Pero esa profundidad temática se quedaría nada sin la mirada de Bergman, sostenida, por vez primera, por el magnífico director de fotografía Sven Nyquist. En cierto momento, para mostrar los desesos de huida de uno de los integrantes del circo, así como su fascinación por el mundo del teatro, para ella más elevado y noble, veremos quedarse a solas a este personaje sobre el escenario de un teatro donde acaba de tener un ensayo. Lugar donde, además, se está retirando el decorado y apagando luces y candilejas, muestra aún más clara de su imposibilidad de dar el salto a ese universo solado, puesto que no pertenece él, nunca lo hará, y sólo se halla allí por mera casualidad.
Un poco más tarde, el juego cruel entre dos personajes, en el que la pulsión sexual se entremezcla con el deseo de humillación y dominación, se plasmará colocando a uno de ellos, el que pretende enredar y engañar, compartiendo plano con el otro, sólo que reflejado en un espejo, esos objetos tan queridos por Bergman.

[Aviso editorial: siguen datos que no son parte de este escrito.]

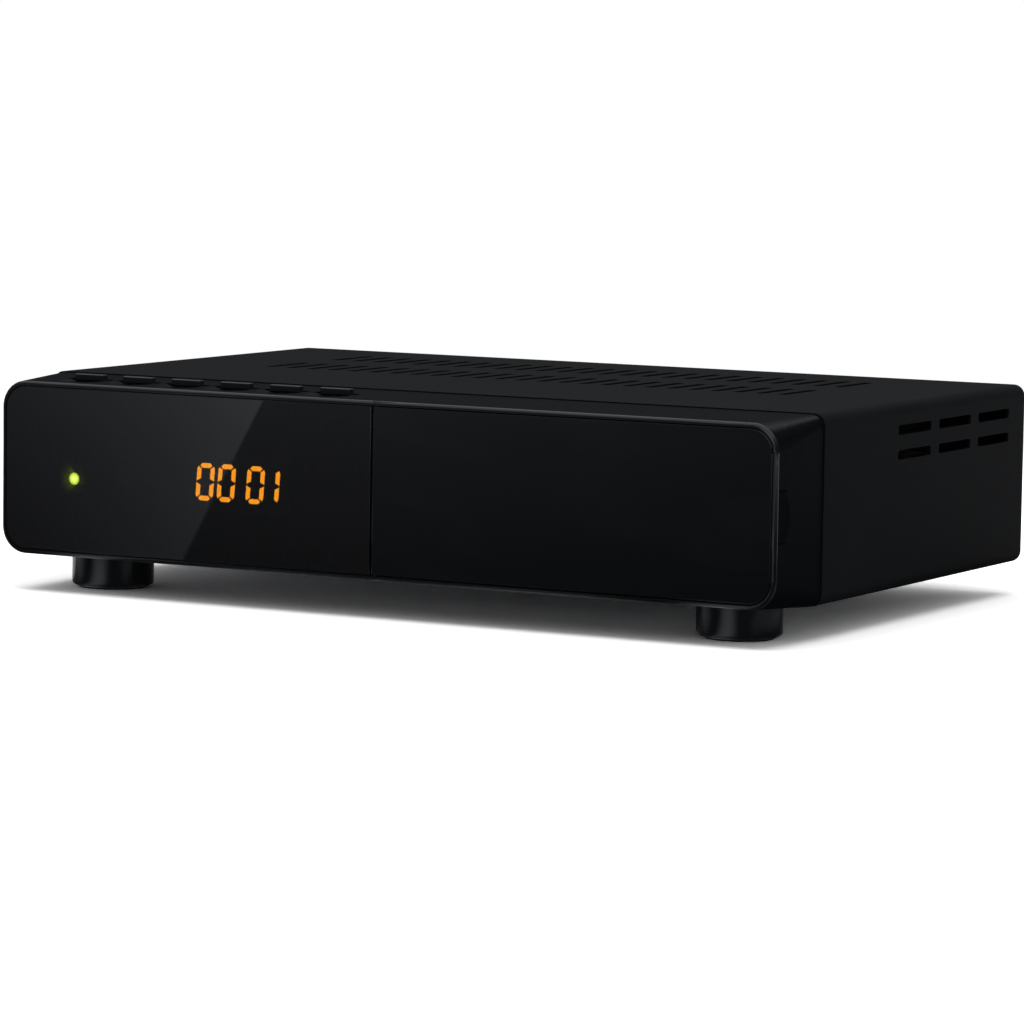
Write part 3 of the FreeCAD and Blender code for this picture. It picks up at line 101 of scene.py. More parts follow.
class FinishSettings(bpy.types.PropertyGroup):
    """Colours and surface detail of the receiver's materials."""
    cover_paint: colour("Cover paint", "Powder coat of the steel cover", (0.0062, 0.0069, 0.0078))
    zinc: colour("Zinc", "Plating of the tray", (0.52, 0.53, 0.55))
    bezel: colour("Bezel", "Moulded front", (0.0019, 0.0024, 0.0033))
    gloss: colour("Gloss panel", "Polished skin of the flap", (0.0012, 0.0013, 0.0016))
    smoke: colour("Window smoke", "Tint of the smoked window", (0.016, 0.016, 0.017))
    keys: colour("Keys", "Moulded key tops", (0.0092, 0.0098, 0.0112))
    feet: colour("Feet", "Moulded feet", (0.0045, 0.0047, 0.0052))
    digits: colour("Digits", "Light of the lit segments", (1.0, 0.345, 0.01))
    lamp: colour("Lamp", "Light of the status lamp", (0.62, 0.86, 0.05))
    laminate: colour("Solder resist", "Coating of the circuit boards", (0.012, 0.09, 0.03))
    copper: colour("Copper", "Windings", (0.78, 0.35, 0.16))
    gold: colour("Gold", "Plated contacts", (0.9, 0.62, 0.22))
    ferrite: colour("Ferrite", "Cores of the transformer and the coils", (0.045, 0.045, 0.05))
    black_plastic: colour("Black plastic", "Sockets and bobbins", (0.02, 0.02, 0.021))
    tape: colour("Tape", "Wrapping of the transformer's winding", (0.72, 0.48, 0.05))
    rim_polish: share("Rim polish", "Clear coat on the bezel's rim", 0.85)
    grain_size: length("Grain size", "Width of one grain of the powder coat", 0.42 * MM)
    grain_depth: length("Grain depth", "Height of the powder coat's grain", 0.05 * MM)
    spark_size: length("Spark size", "Grain of the moulded plastic", 0.16 * MM)
    spark_depth: length("Spark depth", "Height of the moulded plastic's grain", 0.008 * MM)
    edge_radius: length("Edge radius", "Rounding of sheet and moulded edges", 0.18 * MM)
    polish_radius: length("Polish radius", "Rounding of the gloss plates' edges", 0.3 * MM)
    edge_wear: share("Edge wear", "How much lighter the edges are", 0.35)


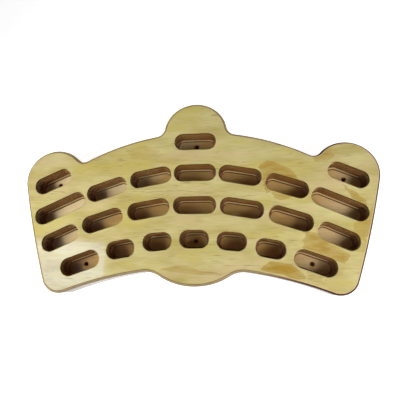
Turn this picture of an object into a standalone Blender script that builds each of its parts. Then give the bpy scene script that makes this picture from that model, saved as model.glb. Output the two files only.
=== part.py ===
"""Climbing hangboard: an arched plywood board with a lobe, two ears and twenty-four finger pockets.

The board is two five-ply sheets glued face to face. Every veneer is its own object. The pockets go right
through the first plies and stop on the next one, and six countersunk screw holes go on from their floors.
Metres, +Z up. The front faces -Y, and the wall face lies in the plane Y = 0.
"""

from math import acos, atan2, ceil, cos, pi, radians, sin, sqrt

import bmesh
import bpy
from mathutils import Matrix, Vector

# Plies
PLY_THICKNESS = 0.0037
GLUE_LINE = 0.0003
POCKET_PLIES = 7
PLIES = [
    "front_sheet_face",
    "front_sheet_crossband_outer",
    "front_sheet_core",
    "front_sheet_crossband_inner",
    "front_sheet_back",
    "rear_sheet_face",
    "rear_sheet_crossband_outer",
    "rear_sheet_core",
    "rear_sheet_crossband_inner",
    "rear_sheet_wall_face",
]

# Outline: circles by centre height and radius, edges by crest height and radius
LOBE_Z = 0.136
LOBE_RADIUS = 0.0585
LOBE_NECK_RADIUS = 0.018
UPPER_EDGE_CREST_Z = 0.1375
UPPER_EDGE_RADIUS = 0.432
NOTCH_RADIUS = 0.015
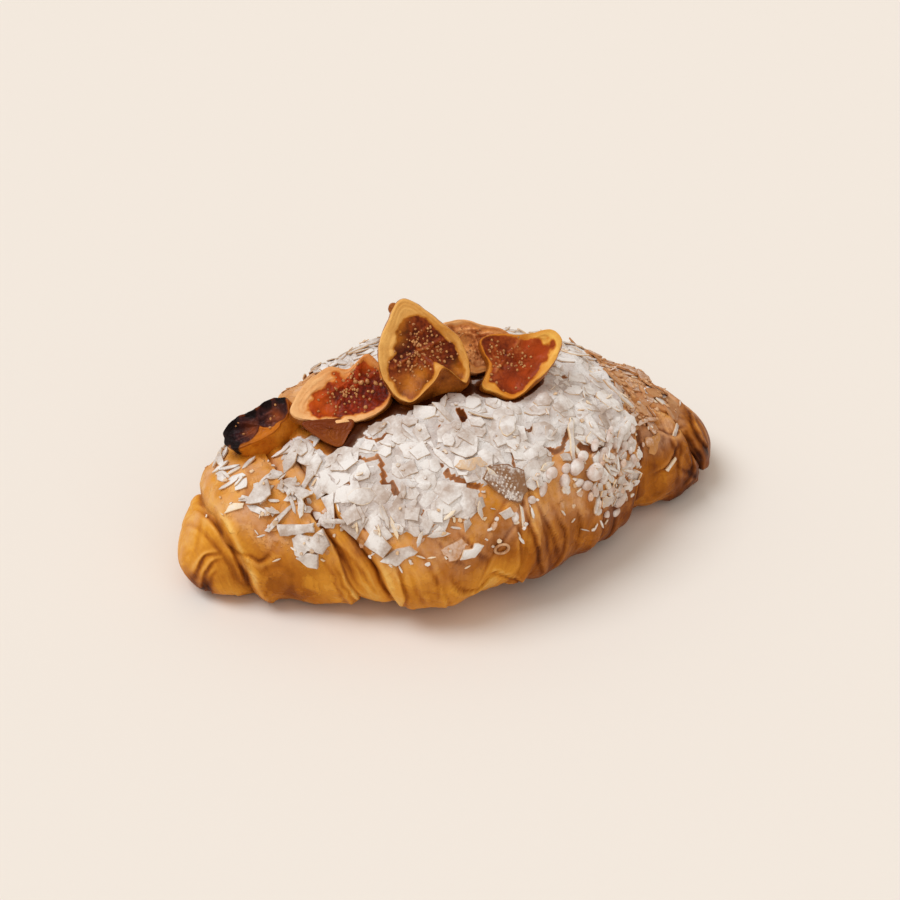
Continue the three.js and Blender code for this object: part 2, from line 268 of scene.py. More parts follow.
def copy_of(model: Mesh, points: Array) -> Mesh:
    """A copy with its own mesh, whose vertices lie at points given in millimetres."""
    twin = model.copy()
    twin.data = model.data.copy()
    bpy.context.scene.collection.objects.link(twin)
    write_points(twin, points * MM)
    return twin


def deliver(
    obj: Mesh, name: str, material: Material, nodes: Sequence[str] = (),
    crease: Optional[float] = None,
) -> Mesh:
    """Names, shades and dresses a finished piece and hangs it on the croissant.

    Args:
        obj: The finished mesh object.
        name: The piece's name.
        material: The piece's material.
        nodes: CAD nodes that the piece stands for.
        crease: Edges sharper than this many degrees stay sharp; none do where it is None.

    Returns:
        The same object.
    """
    obj.name = name
    obj.data.name = name
    only(obj)
    if crease is None:
        bpy.ops.object.shade_smooth()
    else:
        bpy.ops.object.shade_smooth_by_angle(angle=math.radians(crease))
    obj.data.materials.clear()
    obj.data.materials.append(material)
    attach(obj, "root")
    if nodes:
        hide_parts(*nodes)
    triangles = sum(len(p.vertices) - 2 for p in obj.data.polygons)
    LOG.info("%s: %d triangles", name, triangles)
    return obj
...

Composición que evoca el profundo abismo infranqueable que separa a ambos personajes, así como el ánimo doloso de uno de ellos, señalado tanto por la falsedad inherente a todo espejo, como por el hecho de que ese personaje permanece inmóvil e imperturbable, como araña al acecho. Símil, el de la caza, que se ve reforzado porque el objeto con que tienta y finalmente convence es mostrado desenfocado, como algo ilusorio e inalcanzable, aun más apetecible por su inmaterialidad.
O, para terminar, la magnífica escena, arriba ilustrada, en la que uno de los miembros del circo, sintiendo ya el peso de la edad, quiere volver con su mujer y abandonar definitivamente su vida errante. Sólo para encontrar una rotunda negativa, puesto que su cónyuge, en su ausencia, ha alcanzado una paz interior a la que no está dispuesto a renunciar. Escena en la que, aunque ambos siempre están en plano, su separación queda patente al dar la espalda uno de ellos, de forma deliberada y continua, al otro, mientras que cuando al fín se contemplan de hito a hito, es cuándo Bergman expulsa a uno de ellos del plano. Sin contemplación alguna. Para demostrar así la firmeza y resolución del otro.